Спорить с М.Антоновичем из XX века бессмысленно - Некрасов и его поэзия себя отстояли в противоборстве с противниками и временем. Соредактора по "Современнику" Максима Антоновича опроверг в ту пору другой соредактор, Григорий Елисеев, чьи слова надобно привести, и тогда возникнет драматический диалог.
Говорит Григорий Елисеев:
Известна древняя пословица: "Ты сердишься, Юпитер,
следовательно, ты неправ". Гомеопатические дозы истины [...]

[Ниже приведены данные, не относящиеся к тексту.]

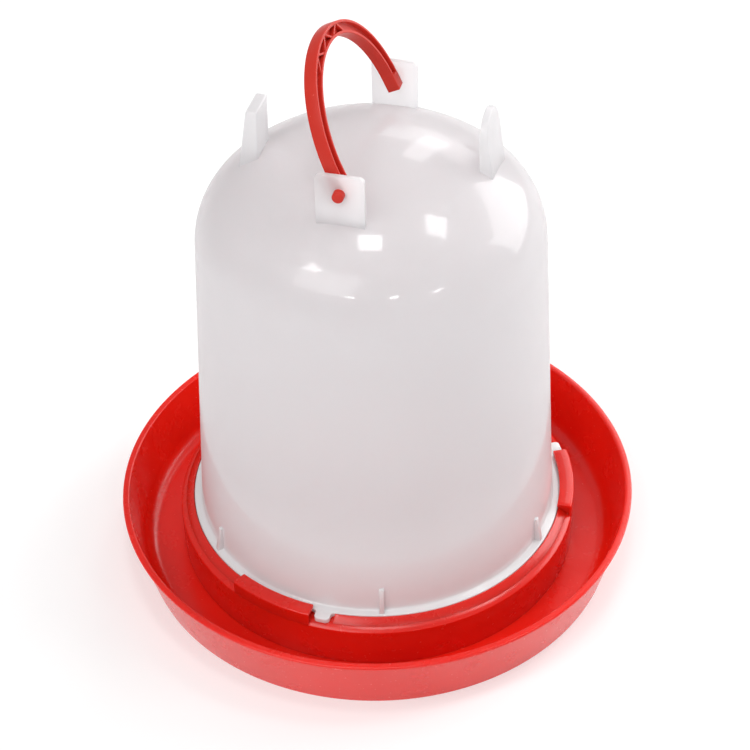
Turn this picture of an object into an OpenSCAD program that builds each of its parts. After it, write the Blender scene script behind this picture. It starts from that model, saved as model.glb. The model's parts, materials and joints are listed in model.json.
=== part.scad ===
// Poultry waterer: a translucent fount twist-locked upside down on a red drinking tray,
// with a swinging bail handle snapped into two ears on its dome.
// Units mm. +Z is up, the Z axis is the axis of the tray, z = 0 is the ground.

/* [Tray] */
// Outer radius of the tray rim
tray_r = 175; // [120:1:220]
// Height of the rim above the ground
tray_h = 45.5; // [30:0.5:70]
// Outer radius of the foot the tray stands on
foot_r = 162.5; // [110:0.5:200]
// Thickness of the tray wall and floor
tray_t = 3; // [2:0.1:5]
// Gap between the floor and the ground
floor_gap = 3; // [1:0.5:10]
// Overhang of the rim bead beyond the wall
bead_out = 2; // [0:0.1:5]
// Height of the rim bead
bead_h = 2.6; // [1:0.1:6]
// Radius of the curve between trough wall and floor
trough_fillet = 10; // [2:0.5:15]

/* [Collar] */
// Outer radius of the collar that carries the fount
collar_r = 135.7; // [100:0.1:160]
// Height of the collar's outer edge
collar_h = 35; // [20:0.5:50]
// Height of the collar's inner lip
lip_h = 40.2; // [25:0.1:55]
// Thickness of the collar's upright wall
collar_t = 3; // [2:0.1:5]
// Top of the raised locking tabs
tab_h = 44.2; // [35:0.1:60]
// Thickness of the locking tabs
tab_t = 3; // [1.5:0.1:5]
// Angle between a lug and the near end of its tab
tab_start = 3.3; // [2:0.1:10]
// Angle between a lug and the far end of its tab
tab_end = 28; // [15:0.5:60]
// Width of the water port through the back of the collar
port_w = 30; // [5:1:40]
// Height of the water port
port_h = 14; // [5:1:25]

/* [Fount] */
// Outer radius of the fount wall where it meets the flange
fount_r = 120.8; // [90:0.1:150]
// Draft of the fount wall in degrees
fount_draft = 3.16; // [0.5:0.01:6]
// Thickness of the fount wall
fount_t = 2.4; // [1.5:0.1:5]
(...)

теряются [...] в таком обилии инсинуаций, сплетен, кривых
толкований, извращающих смысл фактов, предсказываний и различного
рода произвольных соображений и измышлений, что стирается всякая
грань между истиной и ложью [...] всюду выступает лишь сила
личного раздражения, преследующая одни личные цели и расчеты,
которая при этом не пренебрегает никакими средствами для
сокрушения своих противников, даже и доносом.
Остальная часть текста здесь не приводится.